Così, senza perdersi nelle molteplici risorse del web ogni fotografo potrà guardare nel proprio archivio e vedere, prima di fare un vero e proprio esperimento, se senza accorgersi ha ritratto le sfere di luce.
È probabile che anche in modesti repertori siano presenti numerose ORB. Molto diverse tra loro.
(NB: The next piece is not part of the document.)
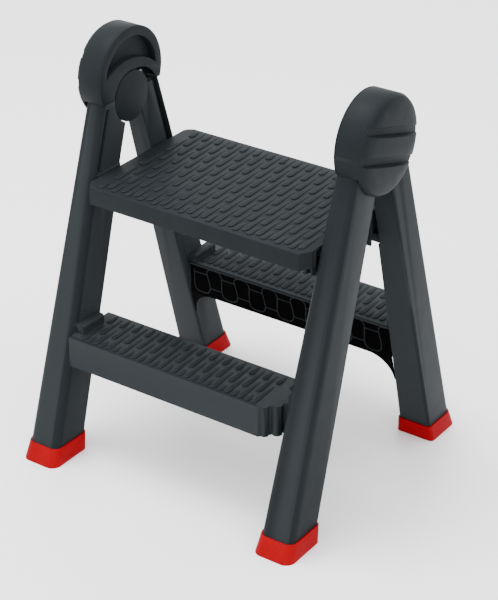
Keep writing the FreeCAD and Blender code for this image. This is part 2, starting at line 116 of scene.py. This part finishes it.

Gli effetti cromatici degli sfondi e la forma stessa del diaframma fanno sì che le celle di cui si compone il bokeh abbiano una forma non esattamente circolare, ma di un poligono dal numero di lati uguale a quello delle lamelle del diaframma.
Ecco dunque ipotizzata la spiegazione per una prima tipologia di ORB.
Non è accettabile l’ipotesi che a creare questi effetti luminosi siano macchie o polvere sul sensore stesso o sulla lente della macchina fotografica in quanto non venendo illuminate sarebbero scure e creerebbero un ombra.
Flare, descritte in dettaglio a breve, e gocce di pioggia o di umidità sospesa nell’aria e illuminata dal flash invece potrebbero spiegare altre tipologie di ORB che si osservano in rete. Quanto si vede nelle foto a destra non necessita grandi approfondimenti.
Di contro, i riflessi delle lenti nelle foto che seguono meritano decisamente di essere ammirati.



Queste non hanno i segni chiari del diaframma dell’apparecchio a testimoniare che si tratta di un riflesso o di una goccia di umidità attraversati dalla luce e sono spesso apparentemente più grosse di un granello di polvere.
La loro forma opaca lascia spazio alle più curiose interpretazioni: corpi extrasensoriali, residui di un’attività paranormale, manifestazioni legate alla presenza o al passaggio di esseri provenienti da altri pianeti o dimensioni.
Non è possibile scoprire la provenienza e la natura di ogni singolo ORB, soprattutto quando si ha a disposizione soltanto l’immagine finale e non le condizioni in cui essa viene registrata, tuttavia posso provare a “costruirmene” uno, dimostrando così la possibilità che sia originato da un insieme di fattori del tutto naturali.
Ecco cosa è necessario per la prova: macchina reflex con flash, cavalletto, telo nero, piumino per la polvere e polvere raccattata sopra gli armadi di casa.
Il telo nero è servito come sfondo, dato che le pareti chiare non avrebbero fatto sufficientemente risaltare il “fenomeno”.


Di seguito due foto scattate a tempi lunghi (4 secondi), una con flash e una senza con un diaframma piuttosto aperto (f. 2,8), visibili partendo dall’estrema sinistra verso destra.


Appare evidente che in tempi così lunghi il passaggio della polvere davanti all’obiettivo non riesce ad essere “congelato” dal lampo di un flash.


Da quest’ultima foto si comprende come per la formazione degli ORB non sia necessario considerare soltanto il tempo di esposizione e la presenza del flash, ma anche la distanza degli oggetti in sospensione dal piano di fuoco. Nell’immagine più centrale infatti, la polvere si trova molto vicino al piano di fuoco, quindi si vede più nitida e se ne intuisce la reale dimensione.


La nostra seduta spiritica digitale è dunque riuscita, se non altro, a dimostrare quanto gli apparecchi fotografici siano diversi dall’occhio umano e possano registrare elementi che con il semplice osservare non cogliamo.